Durante uma das mais fatais crises de seqüestro na Rússia, que espalhou medo pelo país e foi notícia pelo mundo todo, três das maiores redes de televisão russas hesitaram, depois cobriram de forma errática, e então desistiram da transmissão.
Mesmo quando o pandemônio se instaurou em Beslan, as redes controladas ou de propriedade do Estado evitaram as imagens mais sangrentas do assalto que deixou mais de 320 mortos, muitos deles crianças. As duas maiores redes, de maior audiência no país, o Canal 1 e a Rossiya, mostraram flashes ao longo do dia, mas continuaram com sua programação regular durante a tarde.
O programa de notícias da NTV estava no ar quando a luta irrompeu, e ficou claro que a crise tinha atingido seu clímax dramático. Um de seus correspondentes, Ruslan Gusarov, estava no ar quando as explosões e os tiros começaram, mas a rede rapidamente cortou a cena e continuou com quase 20 minutos de notícias internacionais, incluindo uma seqüência sobre a convenção republicana para as eleições presidenciais americanas, em Nova York.
"Eu acho que a atmosfera geral aqui é: "Quanto menos notícia você tiver, melhor'", disse Savik Schuster, o apresentador do talk-show de política da NTV, "Svoboda Slova", ou "Discurso Livre", que foi cancelado em julho. "E acho que é um erro."
Desde que foi eleito, o presidente Vladimir V. Putin tem exercido cada vez mais poder sobre a televisão russa, orquestrando o afastamento de oponentes políticos que as controlavam e aumentando as restrições sobre as transmissões das principais redes. Críticos têm reclamado há bastante tempo que o controle exercido pelo Kremlin limita o que os russos vêem e ouvem, e isso ficou eminente anteontem. Putin foi ferozmente crítico à cobertura realizada na última crise de seqüestro, a do teatro em Moscou, em 2002.

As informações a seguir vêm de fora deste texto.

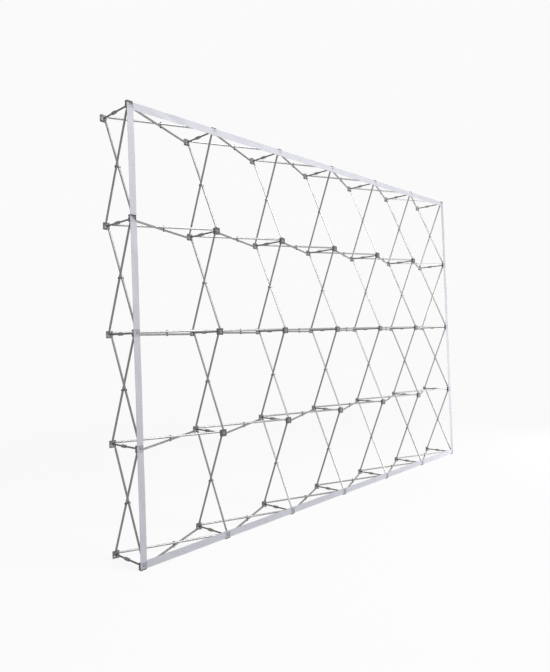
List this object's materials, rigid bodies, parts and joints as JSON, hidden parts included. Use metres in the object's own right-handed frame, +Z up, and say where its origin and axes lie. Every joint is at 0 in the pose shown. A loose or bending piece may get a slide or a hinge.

O presidente russo não fez um pronunciamento anteontem, e, sem as suas palavras, que normalmente têm destaque em toda a programação, a cobertura dos canais controlados pelo Estado pareceu ter perdido sua direção. Ontem, o discurso de Putin sobre o desfecho do seqüestro foi transmitido na íntegra pelas TVs russas, estatais e privadas.

Vida de taxista
Às 15h30, com o campo de batalha em chamas e os corpos ensangüentados das crianças que emergiam, as transmissões do Canal 1 e da Rossiya viraram as costas ao local do seqüestro e voltaram a passar sua programação regular, com filmes e dramas no período da tarde como "Taxista", um seriado sobre motoristas de táxi.
Para aqueles com acesso a sistemas de TV a cabo ou por satélite, as únicas fontes de notícias reais -e cruas- foram a CNN e a BBC, que continuaram transmitindo ao vivo as chocantes cenas do alto de um telhado de um prédio nas imediações.
Apenas tarde da noite da sexta as redes de TV mostraram um pouco mais das imagens mais trágicas -a inundação de corpos no necrotério de Beslan, pais percorrendo o local em busca de suas crianças, quadro após quadro, balançando-se em desespero -que o mundo todo já tinha visto horas antes.